I'm not answerable to Catholic bishops. That's not the divine standard of judgment. I'm answerable to God via biblical revelation.
BTW, it's hard for people to submit to "the councils" even if they wish to since theologians draw ad hoc distinctions regard which conciliar statements are fallible and which are infallible.
By the definition of your sect, I'm "formal heretic" because I deny the Immaculate Conception and Assumption of Mary. But since I don't cede to your sect the prerogative to define reality, color me unimpressed.
According to rabbinical Judaism, Christians are "formal heretics". I'm I supposed to lose sleep over that?

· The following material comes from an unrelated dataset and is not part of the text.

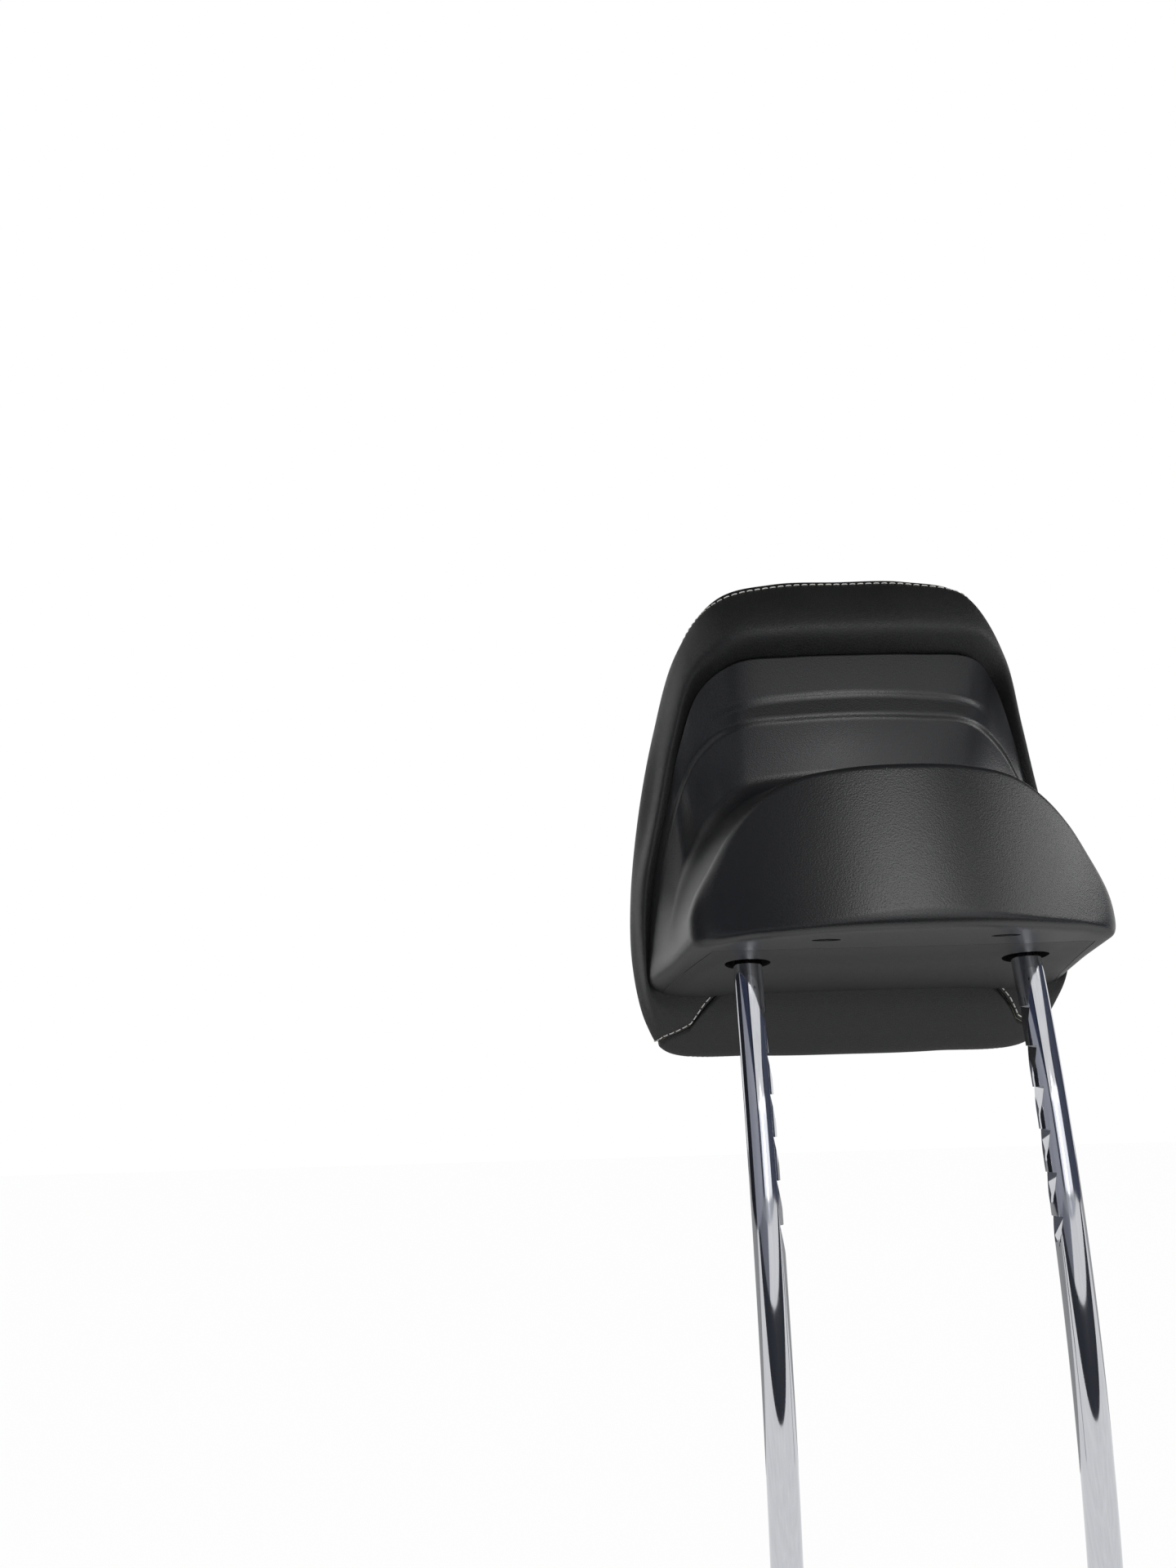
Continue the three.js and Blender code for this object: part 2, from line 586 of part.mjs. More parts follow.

"Perhaps you will be the one person on your own who used your own concepts to arrive at the truth."
You are using your own concepts to arrive at what he deems to be truth (i.e. Roman Catholicism).
"I don’t expect you will be impressed. I think it would be essential to all formal heretics that they are unimpressed by the fact that a Catholic would identify them as such."
When people can't win the argument through rational persuasion, they resort to intimidation tactics.
Conversely, Protestants like me consider the input of many other Christians when we read commentaries, theologians, &c.
Some Catholic commenters are guilty of an illicit argument from authority. Appealing to the opinion of dead bishops isn't a given when disputing with Protestants. You can't just reason from your Catholic assumptions. Rather, you must reason for your Catholic assumptions. An argument from authority is tendentious unless both sides grant the legitimacy of that benchmark.
Mind you, dead bishops sometimes got it right, but that's a case of judging their conclusions by the quality of their supporting arguments, rather than deferring to them as unquestioned authority figures.